Dyer was in Brighton to meet Woody Cook, outgoing 23-year-old son of Norman Cook and Zoe Ball, who turned up at an award ceremony in 2021 in a full-length dress. He and Dyer visited a charity shop, where he tried on a rainbow jumpsuit. “It’s alright, isn’t it?” he declared. “The thing is, it’s very comfortable.”

Such clowning about sat alongside moments of insight and empathy. Dyer broke down in part one talking to a man whose former partner had killed their child. He was genuinely upset, too, when learning about the epidemic of suicide among men in the construction industry.

The actor had grown up in challenging circumstances, his father having left the family when Dyer was nine. Blinking away tears, Dyer recalled his dad telling him that his son – still a boy – was too old to hold his hand. “That killed me,” he said. “I’ve not carried that on with my own children.”

He may have adopted a gentler approach to parenting – but the paradox is that, even as fathers today change more nappies, the internet has become a cauldron of misogyny. No wonder young men are confused. On the one hand, they have a greater number of positive role models than ever before.

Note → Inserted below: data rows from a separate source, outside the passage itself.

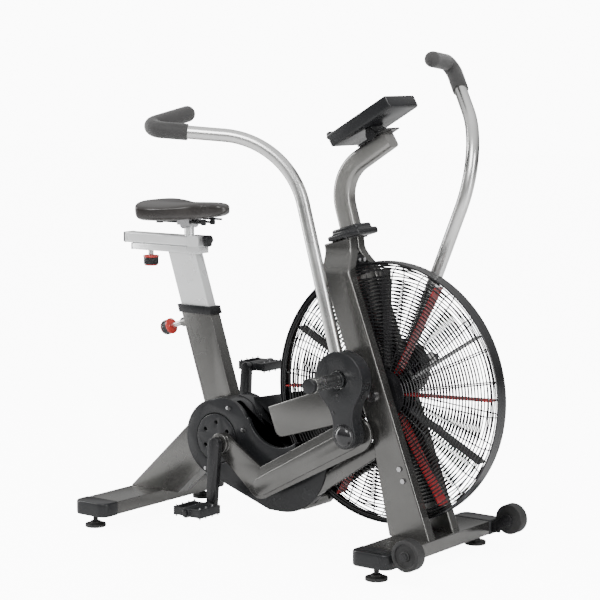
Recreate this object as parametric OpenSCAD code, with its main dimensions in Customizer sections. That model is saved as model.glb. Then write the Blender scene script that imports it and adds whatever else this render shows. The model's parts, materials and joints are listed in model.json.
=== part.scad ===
// Air bike: a fan-braked exercise bike with swinging arms, in millimetres.
// +X points forward, +Y to the rider's left, +Z up, and the feet stand on z = 0.

/* [Fan and crank] */
// Radius of the fan cage
cage_r = 343; // [335:1:350]
// Height of the fan axle above the floor
fan_z = 430; // [425:1:440]
// Distance from the crank axle forward to the fan axle
crank_back = 534; // [530:1:540]
// Height of the crank axle above the floor
crank_z = 256; // [252:1:260]
// Throw of the eccentric pin that drives each link
pin_throw = 52; // [48:1:54]
// Length of each crank arm, from pin to pedal
crank_len = 171; // [165:1:172]
// How far the crank arms lean from the vertical, in degrees
crank_lean = 4; // [0:1:8]

/* [Arms] */
// Height of the arm pivots
pivot_z = 478; // [474:1:482]
// Distance of the arm pivots behind the fan axle
pivot_back = 50; // [46:1:54]
// Distance of each arm tube from the middle plane
arm_y = 140; // [138:1:142]
// Diameter of the arm tube
arm_d = 35; // [32:0.5:36]
// Swing of each arm between its limits, in degrees
arm_swing = 38; // [30:1:38]
// Length of the straight lower part of an arm
arm_straight = 460; // [450:1:465]
// Bend radius of an arm
arm_bend_r = 229; // [220:1:235]

/* [Seat] */
// Backward tilt of the seat tube, in degrees
seat_tilt = 18.1; // [17:0.1:19]
// Height of the underside of the seat rail
rail_z = 757; // [750:1:765]
// Width of the saddle
saddle_w = 236; // [220:1:250]
// Length of the saddle
saddle_len = 284; // [270:1:290]

/* [Frame] */
// Length of the front and rear stabilizers
stab_len = 540; // [500:1:560]
// Thickness of a front leg, side to side
leg_t = 34; // [30:1:36]
// Gap between the front legs
leg_gap = 82; // [80:1:84]
// Wall of the frame tubes
wall = 3; // [2:0.5:4]

/* [Hidden] */
$fn = 48;
fan_x = 277.5;                       // fan axle ahead of the middle of the bike
crank_x = -crank_back;
leg_in = leg_gap / 2;
leg_out = leg_in + leg_t;
stab_z0 = 38;
stab_z1 = 74;
leg_slope = 0.377;
belt_y0 = 32.8;
belt_y1 = 40.8;
crank_pulley_r = 80;
fan_pulley_r = 24;
belt_t = 3;
cover_y = 58;
disc_r = 68;
link_y0 = 84;
link_y1 = 112;
lever_pin = [-30, 335];
lever_y0 = 130;
lever_y1 = 146;
arm_cover_y0 = 116;
arm_cover_y1 = 160;
crank_arm_y0 = 118;
crank_arm_y1 = 136;
pedal_y0 = 142;
pedal_y1 = 240;
pivot = [-pivot_back, pivot_z];
pedal_off = [-crank_len * sin(crank_lean), -crank_len * cos(crank_lean)];
near_pin = [crank_x + pin_throw, crank_z];
far_pin = [crank_x - pin_throw, crank_z];
seat_root = [-527, crank_z];
seat_top = 400;                      // reach of the seat tube above the crank, before its level cut
tube_top = crank_z + 348;            // height of that level cut
post_x = 46.5;
post_y = 16;
pin_up = 342;                        // the height knob's place along the seat tube
mast_start = [-121, 850];
mast_lean = 16.7;
mast_r = 110;
mast_rise = 32;
console_tilt = 30;
console_at = [-157, 1094];

// ---- helpers ---------------------------------------------------------------

// Everything is drawn from the fan axle and then moved so that x = 0 is the middle.
module place() translate([fan_x, 0, 0]) children();

// A shape and its mirror image on the other side of the bike.
module both() {
    children();
    mirror([0, 1, 0]) children();
}

// Put a left-hand shape on the right-hand side.
module right() mirror([0, 1, 0]) children();

// A block from ranges in x, y and z.
module block(x, y, z) translate([x[0], y[0], z[0]])
    cube([x[1] - x[0], y[1] - y[0], z[1] - z[0]]);

// A side profile, drawn in x and z, made solid from y0 to y1.
module slab(y0, y1) translate([0, y1, 0]) rotate([90, 0, 0])
    linear_extrude(y1 - y0) children();

// Round bars along y, x and z.
module bar_y(r, y0, y1, at) translate([at[0], y1, at[1]]) rotate([90, 0, 0])
    cylinder(h = y1 - y0, r = r);
module bar_x(r, x0, x1, y, z) translate([x0, y, z]) rotate([0, 90, 0])
    cylinder(h = x1 - x0, r = r);
module bar_z(r, x, y, z0, z1) translate([x, y, z0]) cylinder(h = z1 - z0, r = r);

// Outline of a strip of half width h along a path.
function unit2(v) = v / norm(v);
function left_of(v) = [-v[1], v[0]];
function side_at(p, i) = unit2(left_of(p[min(i + 1, len(p) - 1)] - p[max(i - 1, 0)]));
function strip(p, h) = concat(
    [for (i = [0:len(p) - 1]) p[i] + h * side_at(p, i)],
    [for (i = [len(p) - 1:-1:0]) p[i] - h * side_at(p, i)]);

// Points along an arc, from angle t0 to t1.
function arc(c, r, t0, t1, n) = [for (i = [0:n]) c + r * [cos(t0 + (t1 - t0) * i / n),
    sin(t0 + (t1 - t0) * i / n)]];

// Two round ends joined by straight sides.
function heading(v) = atan2(v[1], v[0]);
function side_turn(a, ra, b, rb) = acos((ra - rb) / norm(b - a));
module stadium(a, ra, b, rb) {
    dir = heading(b - a);
    side = side_turn(a, ra, b, rb);
    polygon(concat(arc(b, rb, dir + side, dir - side, 20),
        arc(a, ra, dir - side, dir + side - 360, 20)));
}

// The seat tube's own axes: x across the tube, z up along it.
module seat_axes() translate([seat_root[0], 0, seat_root[1]])
    rotate([0, -seat_tilt, 0]) children();

// ---- frame -----------------------------------------------------------------

cross_tube = [-238, 120];
beam_path = [[-522, 212], [-492, 184], [-446, 150], [-395, 127], [-330, 114], [-238, 120]];
rail_path = [[-238, 122], [-200, 158], [40, 318]];

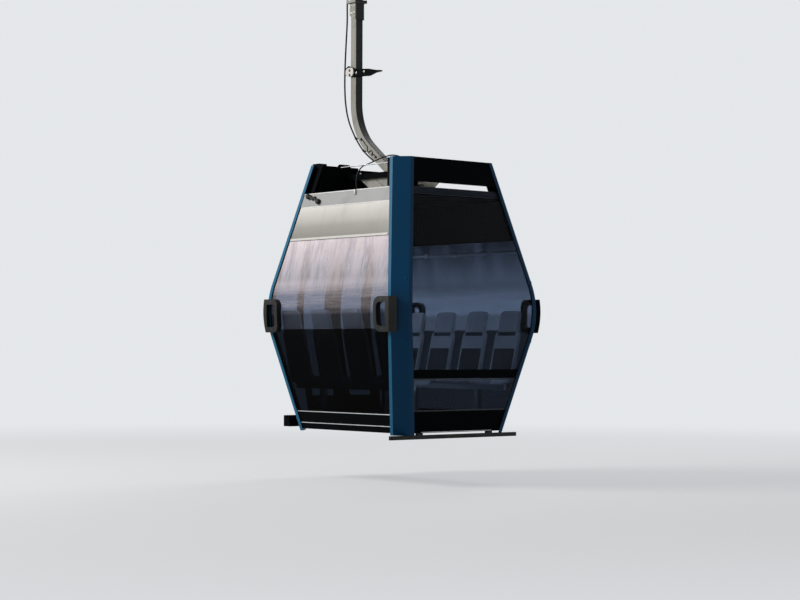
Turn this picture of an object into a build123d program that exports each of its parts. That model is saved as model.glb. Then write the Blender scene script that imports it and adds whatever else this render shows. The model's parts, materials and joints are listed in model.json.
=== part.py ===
"""Eight-seat cable car cabin on its hanger arm, with the grip that holds it to the rope.

Millimetres. The origin is on the axis of the rope, in the middle of the grip's jaw. +X runs along
the rope, +Y points to the door side, +Z points up. Heights are measured from the feet of the
corner posts, and up() turns them into Z. Insets are measured from the cabin's outer faces.
"""
import os
from functools import cache
from math import radians, sqrt, tan

from build123d import *

os.makedirs("parts", exist_ok=True)

# Where the cabin hangs, and the gaps between neighbours and round what moves
ROPE_HEIGHT = 4680
JOINT_GAP = 0.5
MOVE_GAP = 5
GLIDE = 0.3

# Leaning walls of the cabin: half widths along the rope and across it
TOP_HEIGHT = 2492
WAIST_HEIGHT = 1119
TOP_X, WAIST_X, FOOT_X = 607, 910, 660
TOP_Y, WAIST_Y, FOOT_Y = 712, 1050, 792
WAIST_RADIUS = 1200
CORNER_RADIUS = 810
WALL_OVERRUN = 200

# Corner posts: how far the corner is cut back, and the flanges on both sides of that face
CORNER_CUT = 114
POST_RETURN = 40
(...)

On the other, there are dangerous idiots like Tate, who think gender relations have gone to pieces since the Middle Ages.

It’s a huge conundrum, which Dyer was never going to solve over two nights on Channel 4. He gave it his best shot, and there was no faulting his good intentions, but the geezer-with-a-heart-of-gold routine goes only so far and his innate Danny Dyer-ness was sometimes more obstacle than aid.

Dyer raised important questions about modern masculinity, but this muddled documentary did not furnish much by way of answers.